Here's a comparison for you - let's look at code survival in this repository compared to another one.

graph: code survival in our large git repository (same repository as the previous two graphs)

surviving lines of code over five years: about 50% of the code remains after five years

graph: code survival in a smaller git repository

surviving lines of code over five years: about 10% of the code remains after less than two years (at which point the graph terminates)

The first one is a multi-author affair. The second is maintained and written almost exclusively by me. It's a smaller repository (a few thousand lines of code as opposed to hundreds of thousands of lines) and I was learning a language as I went (that accounts for a lot of the rewriting). And - because it's all me - I think I'm more willing to rewrite blocks of code because I know exactly why they're there and I'm not concerned about insulting the previous author ...


But there's trouble in paradise. The default configuration of git-of-theseus completely ignores both Ansible repositories and documentation repositories. This is because the author of the program considers the files at their core to be "just" configuration and documentation. It ignores YML, YAML, TXT, and MD files (among others). Because of this, I've learned to generate the file extensions graph, and look at it FIRST, because it tells you what git-of-theseus is analysing - and ignoring.

Running it is very simple:

$ git-of-theseus-analyze <repo-name>

This generates four JSON files: authors.json, cohorts.json, exts.json, survival.json - although generating them can take several minutes. The JSON files are then turned into graphs:

$ git-of-theseus-stack-plot cohorts.json
...
$ git-of-theseus-survival-plot survival.json
...
$ git-of-theseus-stack-plot authors.json
...
$ git-of-theseus-stack-plot exts.json
...

I wrapped all of these into a single script. And - as mentioned previously - I've taken to checking exts.png first because it will tell you more than any of the others about how accurate the analysis has been.

You'd think that choosing file extensions would be part of the command line options, and on the surface it does appear to be. There are three options that suggest this is possible: --all-filetypes, --ignore ... and --only .... The choices seem odd to me: if you have an ignore, shouldn't you have an add? But nevertheless, it looks like between these, you can re-implement the file list as you like. Unfortunately, in practice I found that the only one I could make work was --all-filetypes. --ignore ... didn't ignore files - it just generated the same graph as before. --only ... ran without complaint and seemed to be working ... but generated empty graphs. A significant practical problem with --all-filetypes is that as soon as you add it, every JPG, PDF, and EXE that was accidentally or intentionally checked into the repository is now counted as tens of thousands of lines of code - it throws the statistics off horribly.

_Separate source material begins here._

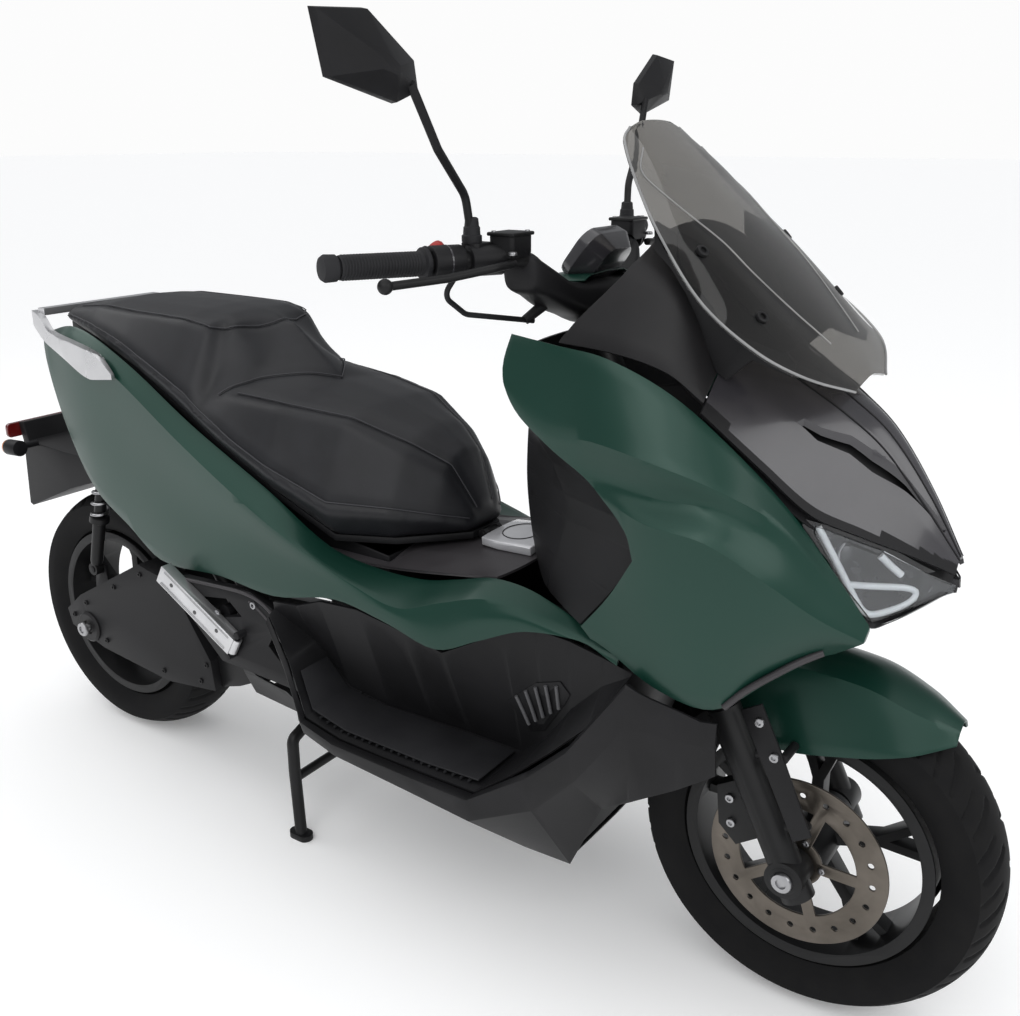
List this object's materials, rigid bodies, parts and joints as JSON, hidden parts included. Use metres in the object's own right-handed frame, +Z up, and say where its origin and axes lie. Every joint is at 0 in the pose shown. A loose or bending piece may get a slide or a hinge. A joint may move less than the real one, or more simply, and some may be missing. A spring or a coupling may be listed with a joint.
{
  "type": "electric maxi-scooter motorcycle",
  "caption": "Step-through electric maxi-scooter with moulded body panels, windscreen, stepped seat over a bin, front fork, swingarm rear drive and folding stands.",
  "frame": {"origin": "on the ground under the middle of the overall box, midway between the axles, on the centre plane", "axes": "+X forward, +Y to the rider's left, +Z up"},
  "size_m": [1.8598, 0.903, 1.252],
  "materials": {
    "amber_lens": "gloss",
    "battery_case": "matte",
    "black_metal": "satin",
    "black_plastic": "matte",
    "clear_lens": "clear",
    "disc_steel": "brushed",
    "gloss_black": "gloss",
    "green_paint": "satin",
    "grey_plastic": "matte",
    "mirror_glass": "polished",
    "red_lens": "gloss",
    "seat_vinyl": "textured",
    "silver_alloy": "satin",
    "smoked_screen": "smoked",
    "soft_rubber": "matte",
    "steel": "brushed",
    "tyre_rubber": "matte",
    "white_cap": "gloss"
  },
  "bodies": {
    "chassis": {"rear_calliper": "black_metal", "seat_hinge": "black_metal", "front_panels": "green_paint", "nose_panel": "gloss_black", "dash_cowl": "black_plastic", "windshield": "smoked_screen", "windshield_bracket": "black_plastic", "headlight_lens": "clear_lens", "headlight_housing": "gloss_black", "leg_shield": "black_plastic", "rear_panels": "green_paint", "tunnel_cover": "grey_plastic", "charge_cap": "white_cap", "foot_mats": "soft_rubber", "footboards": "black_plastic", "belly_panels": "grey_plastic", "belly_pan": "black_plastic", "wheel_apron": "black_plastic", "underseat_bin": "black_plastic", "grab_rail": "silver_alloy", "plate_holder": "black_plastic", "tail_lamp": "red_lens", "rear_indicators": "amber_lens", "rear_hugger": "black_plastic", "swingarm": "black_metal", "motor_cover": "black_plastic", "rear_axle": "steel", "rear_shocks": "black_metal", "peg_brackets": "black_plastic", "battery_pack": "battery_case", "frame": "black_metal"},
    "steering": {"front_axle": "steel", "fork_legs": "black_metal", "fork_yoke": "black_metal", "front_fender": "green_paint", "fender_stays": "black_plastic", "front_calliper": "black_metal", "handlebar": "black_metal", "grips": "soft_rubber", "switch_housings": "black_plastic", "master_cylinders": "black_plastic", "brake_levers": "black_metal", "handlebar_cover": "black_plastic", "handlebar_top_cover": "green_paint", "display": "gloss_black", "mirrors": "black_plastic", "mirror_glasses": "mirror_glass", "brake_hose": "soft_rubber"},
    "front_wheel": {"front_tyre": "tyre_rubber", "front_rim": "black_metal", "front_disc": "disc_steel"},
    "rear_wheel": {"rear_tyre": "tyre_rubber", "rear_rim": "black_metal", "rear_disc": "disc_steel"},
    "seat": {"seat_cushion": "seat_vinyl", "seat_base": "black_plastic"},
    "centre_stand": {"centre_stand": "black_metal"},
    "side_stand": {"side_stand": "black_metal"},
    "pillion_peg_right": {"pillion_peg_right": "silver_alloy"},
    "pillion_peg_left": {"pillion_peg_left": "silver_alloy"}
  },
  "joints": [
    {"name": "steering", "type": "hinge", "parent": "chassis", "child": "steering", "pos_m": [0.43979, 0, 0.6772], "axis": [-0.4462, 0, 0.8949], "range_deg": [-35, 35]},
    {"name": "front_wheel_spin", "type": "hinge", "parent": "steering", "child": "front_wheel", "pos_m": [0.6875, 0, 0.242], "axis": [0, 1, 0], "continuous": true},
    {"name": "rear_wheel_spin", "type": "hinge", "parent": "chassis", "child": "rear_wheel", "pos_m": [-0.6875, 0, 0.243], "axis": [0, 1, 0], "continuous": true},
    {"name": "seat_lid", "type": "hinge", "parent": "chassis", "child": "seat", "pos_m": [0.158, 0, 0.57], "axis": [0, 1, 0], "range_deg": [0, 45]},
    {"name": "centre_stand_fold", "type": "hinge", "parent": "chassis", "child": "centre_stand", "pos_m": [-0.156, 0, 0.19], "axis": [0, 1, 0], "range_deg": [0, 80]},
    {"name": "side_stand_swing", "type": "hinge", "parent": "chassis", "child": "side_stand", "pos_m": [0.096, 0.116, 0.166], "axis": [0, -0.7922, -0.6102], "range_deg": [0, 90]},
    {"name": "peg_right_fold", "type": "hinge", "parent": "chassis", "child": "pillion_peg_right", "pos_m": [-0.206, -0.1963, 0.36], "axis": [0.5, 0, 0.866], "range_deg": [0, 88]},
    {"name": "peg_left_fold", "type": "hinge", "parent": "chassis", "child": "pillion_peg_left", "pos_m": [-0.206, 0.1963, 0.36], "axis": [-0.5, 0, -0.866], "range_deg": [0, 88]}
  ]
}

My partial solution to the problem was to edit /usr/local/lib/python3.8/site-packages/git_of_theseus/analyze.py (which may well be in another location on your system). The original author's comment was "Some filetypes in Pygments are not necessarily computer code, but configuration/documentation. Let's not include those." I have a philosophical disagreement with that statement: even if it's not code (and in the case of an Ansible repo, YML is definitely code), it's a contribution to the repository. So I commented out the original IGNORE line:
#IGNORE_PYGMENTS_FILETYPES = ['*.json', '*.md', '*.ps', '*.eps', '*.txt', '*.xml', '*.xsl', '*.rss', '*.xslt  ', '*.xsd', '*.wsdl', '*.wsf', '*.yaml', '*.yml']
# Add a dummy line, just to have something:
IGNORE_PYGMENTS_FILETYPES = ['*.xxxx', '*.yyyy']

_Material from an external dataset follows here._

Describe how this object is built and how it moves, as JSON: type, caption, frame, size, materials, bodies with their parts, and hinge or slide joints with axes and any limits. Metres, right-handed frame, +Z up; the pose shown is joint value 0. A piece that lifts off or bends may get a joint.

This mostly fixed the problem with the Ansible and documentation repositories, but did reveal a new one. Our documentation repository has a '.sh' file that's a self-extracting archive. git-of-theseus considers this to be about 120,000 lines of code. The rest of the repository is mostly MD files, amounting to about 5,000 lines of code, so that one shell file becomes the single biggest "contribution" to the repository and totally skews the stats - and, as I mentioned, I couldn't get --ignore '*.sh' to work at all.

graph: statistics poisoning by a self-extracting .sh file

graph of the file extensions, showing that 95% of the code in the repo has the .sh extension.

Another strange difficulty occurred around author names. Surprisingly, the very first graph shown at the top worked perfectly for each of the authors. This is because the repository is actually an SVN repo converted to git, and the only names are login names and they're very consistent. But git lets you call yourself anything you want (and trust me, people do). In fact, I've used it to good effect to embed the name of each machine I'm on into my git username (eg. 'Giles Orr @ x2' for my Carbon X2). This is handy for my personal repos, and disruptive for my work repos. I appear as seven or eight slightly differently named authors. The git-of-theseus documentation casually mentions that you can set up a .mailmap file (they link to https://git-scm.com/docs/git-check-mailmap but provide NO other details) to disambiguate authors. I acknowledge that I haven't used git's mailmap before, but it's not complicated and I'm fairly sure I set it up correctly ... and git-of-theseus ignores it.

Despite some failings, git-of-theseus is a spectacularly educational tool that will tell you things about your repository you never even guessed at. Enjoy.

UPDATE 2020-07-28: A friend points out gource which generates movies from logged progress on a repository. It strikes me as being more like entertainment than education, but it's still very cool. It's also easier to use than git-of-theseus and available through (at least) the Fedora and Homebrew package managers.